→ Instructions for the task
Line by line, reproduce exactly the beginning of the listing below, ending with the line that contains "DIP_WIDTH = 10.0" and adding nothing.

→ Data
========================================

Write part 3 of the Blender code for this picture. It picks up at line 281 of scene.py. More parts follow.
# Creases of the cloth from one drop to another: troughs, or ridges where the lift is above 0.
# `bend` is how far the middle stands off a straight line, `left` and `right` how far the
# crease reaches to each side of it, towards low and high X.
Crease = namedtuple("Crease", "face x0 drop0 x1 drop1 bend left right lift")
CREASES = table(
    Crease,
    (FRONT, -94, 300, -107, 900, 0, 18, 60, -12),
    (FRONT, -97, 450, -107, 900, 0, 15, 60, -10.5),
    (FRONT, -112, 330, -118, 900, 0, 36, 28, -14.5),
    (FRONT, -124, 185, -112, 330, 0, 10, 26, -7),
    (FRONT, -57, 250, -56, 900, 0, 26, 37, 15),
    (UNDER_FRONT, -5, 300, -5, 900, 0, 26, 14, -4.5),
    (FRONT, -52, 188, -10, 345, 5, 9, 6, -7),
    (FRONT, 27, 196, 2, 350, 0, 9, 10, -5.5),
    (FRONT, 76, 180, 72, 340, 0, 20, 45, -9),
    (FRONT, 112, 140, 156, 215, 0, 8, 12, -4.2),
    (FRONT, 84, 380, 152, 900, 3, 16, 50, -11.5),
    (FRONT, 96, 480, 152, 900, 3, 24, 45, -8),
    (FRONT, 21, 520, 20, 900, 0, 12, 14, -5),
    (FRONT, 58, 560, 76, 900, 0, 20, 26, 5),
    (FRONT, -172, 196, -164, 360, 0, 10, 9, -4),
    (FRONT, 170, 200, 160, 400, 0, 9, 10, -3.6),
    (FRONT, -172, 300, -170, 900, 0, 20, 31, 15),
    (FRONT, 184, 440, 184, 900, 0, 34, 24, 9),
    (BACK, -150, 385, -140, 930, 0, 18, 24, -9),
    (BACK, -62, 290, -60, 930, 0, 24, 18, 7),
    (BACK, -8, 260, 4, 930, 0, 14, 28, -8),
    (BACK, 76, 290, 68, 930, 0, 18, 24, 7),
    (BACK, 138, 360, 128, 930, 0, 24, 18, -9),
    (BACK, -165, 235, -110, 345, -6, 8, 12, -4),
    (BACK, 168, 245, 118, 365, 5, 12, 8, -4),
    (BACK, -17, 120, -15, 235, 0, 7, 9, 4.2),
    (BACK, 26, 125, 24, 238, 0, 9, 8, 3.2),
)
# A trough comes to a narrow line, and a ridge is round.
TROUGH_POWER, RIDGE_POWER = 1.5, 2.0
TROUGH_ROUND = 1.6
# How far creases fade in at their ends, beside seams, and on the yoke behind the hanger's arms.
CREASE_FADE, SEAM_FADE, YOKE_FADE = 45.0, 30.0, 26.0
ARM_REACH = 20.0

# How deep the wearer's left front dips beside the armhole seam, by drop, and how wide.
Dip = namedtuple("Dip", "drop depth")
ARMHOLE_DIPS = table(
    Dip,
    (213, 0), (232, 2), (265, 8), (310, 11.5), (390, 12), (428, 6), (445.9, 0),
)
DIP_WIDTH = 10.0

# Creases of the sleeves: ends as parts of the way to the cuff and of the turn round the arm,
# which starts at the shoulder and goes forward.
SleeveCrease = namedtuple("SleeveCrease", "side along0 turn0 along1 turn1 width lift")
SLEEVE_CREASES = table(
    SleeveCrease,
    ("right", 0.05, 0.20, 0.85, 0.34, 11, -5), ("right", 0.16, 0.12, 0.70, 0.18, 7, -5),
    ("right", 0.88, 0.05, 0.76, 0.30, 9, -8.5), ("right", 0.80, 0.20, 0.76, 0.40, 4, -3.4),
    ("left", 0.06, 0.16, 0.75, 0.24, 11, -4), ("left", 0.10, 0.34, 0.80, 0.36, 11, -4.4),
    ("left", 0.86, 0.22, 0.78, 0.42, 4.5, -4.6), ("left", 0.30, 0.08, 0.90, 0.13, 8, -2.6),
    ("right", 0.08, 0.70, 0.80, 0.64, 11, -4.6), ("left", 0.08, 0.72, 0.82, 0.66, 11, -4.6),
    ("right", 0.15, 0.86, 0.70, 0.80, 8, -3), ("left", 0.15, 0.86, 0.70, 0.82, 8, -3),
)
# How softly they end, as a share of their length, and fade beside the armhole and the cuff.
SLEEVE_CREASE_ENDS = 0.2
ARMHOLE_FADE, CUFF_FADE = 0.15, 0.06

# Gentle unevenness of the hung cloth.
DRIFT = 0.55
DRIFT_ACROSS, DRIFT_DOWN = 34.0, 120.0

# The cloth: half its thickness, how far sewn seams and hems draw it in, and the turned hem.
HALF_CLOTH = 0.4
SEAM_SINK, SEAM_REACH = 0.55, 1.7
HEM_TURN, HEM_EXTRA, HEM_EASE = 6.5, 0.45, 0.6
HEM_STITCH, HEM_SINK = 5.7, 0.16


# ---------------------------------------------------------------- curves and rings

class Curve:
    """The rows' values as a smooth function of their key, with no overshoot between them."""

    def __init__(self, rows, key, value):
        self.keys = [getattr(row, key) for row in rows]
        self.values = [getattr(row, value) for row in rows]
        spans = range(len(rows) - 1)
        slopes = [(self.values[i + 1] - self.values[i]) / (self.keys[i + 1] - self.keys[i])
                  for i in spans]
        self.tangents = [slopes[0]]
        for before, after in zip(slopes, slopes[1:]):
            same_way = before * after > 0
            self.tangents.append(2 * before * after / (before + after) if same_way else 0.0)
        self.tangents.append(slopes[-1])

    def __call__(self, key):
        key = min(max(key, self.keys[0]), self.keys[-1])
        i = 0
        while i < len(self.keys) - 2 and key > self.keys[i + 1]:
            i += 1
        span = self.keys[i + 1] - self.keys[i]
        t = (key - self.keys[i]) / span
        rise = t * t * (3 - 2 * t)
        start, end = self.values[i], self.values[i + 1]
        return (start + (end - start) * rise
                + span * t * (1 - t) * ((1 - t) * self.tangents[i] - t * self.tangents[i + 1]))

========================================

→ Task output
Write part 3 of the Blender code for this picture. It picks up at line 281 of scene.py. More parts follow.
# Creases of the cloth from one drop to another: troughs, or ridges where the lift is above 0.
# `bend` is how far the middle stands off a straight line, `left` and `right` how far the
# crease reaches to each side of it, towards low and high X.
Crease = namedtuple("Crease", "face x0 drop0 x1 drop1 bend left right lift")
CREASES = table(
    Crease,
    (FRONT, -94, 300, -107, 900, 0, 18, 60, -12),
    (FRONT, -97, 450, -107, 900, 0, 15, 60, -10.5),
    (FRONT, -112, 330, -118, 900, 0, 36, 28, -14.5),
    (FRONT, -124, 185, -112, 330, 0, 10, 26, -7),
    (FRONT, -57, 250, -56, 900, 0, 26, 37, 15),
    (UNDER_FRONT, -5, 300, -5, 900, 0, 26, 14, -4.5),
    (FRONT, -52, 188, -10, 345, 5, 9, 6, -7),
    (FRONT, 27, 196, 2, 350, 0, 9, 10, -5.5),
    (FRONT, 76, 180, 72, 340, 0, 20, 45, -9),
    (FRONT, 112, 140, 156, 215, 0, 8, 12, -4.2),
    (FRONT, 84, 380, 152, 900, 3, 16, 50, -11.5),
    (FRONT, 96, 480, 152, 900, 3, 24, 45, -8),
    (FRONT, 21, 520, 20, 900, 0, 12, 14, -5),
    (FRONT, 58, 560, 76, 900, 0, 20, 26, 5),
    (FRONT, -172, 196, -164, 360, 0, 10, 9, -4),
    (FRONT, 170, 200, 160, 400, 0, 9, 10, -3.6),
    (FRONT, -172, 300, -170, 900, 0, 20, 31, 15),
    (FRONT, 184, 440, 184, 900, 0, 34, 24, 9),
    (BACK, -150, 385, -140, 930, 0, 18, 24, -9),
    (BACK, -62, 290, -60, 930, 0, 24, 18, 7),
    (BACK, -8, 260, 4, 930, 0, 14, 28, -8),
    (BACK, 76, 290, 68, 930, 0, 18, 24, 7),
    (BACK, 138, 360, 128, 930, 0, 24, 18, -9),
    (BACK, -165, 235, -110, 345, -6, 8, 12, -4),
    (BACK, 168, 245, 118, 365, 5, 12, 8, -4),
    (BACK, -17, 120, -15, 235, 0, 7, 9, 4.2),
    (BACK, 26, 125, 24, 238, 0, 9, 8, 3.2),
)
# A trough comes to a narrow line, and a ridge is round.
TROUGH_POWER, RIDGE_POWER = 1.5, 2.0
TROUGH_ROUND = 1.6
# How far creases fade in at their ends, beside seams, and on the yoke behind the hanger's arms.
CREASE_FADE, SEAM_FADE, YOKE_FADE = 45.0, 30.0, 26.0
ARM_REACH = 20.0

# How deep the wearer's left front dips beside the armhole seam, by drop, and how wide.
Dip = namedtuple("Dip", "drop depth")
ARMHOLE_DIPS = table(
    Dip,
    (213, 0), (232, 2), (265, 8), (310, 11.5), (390, 12), (428, 6), (445.9, 0),
)
DIP_WIDTH = 10.0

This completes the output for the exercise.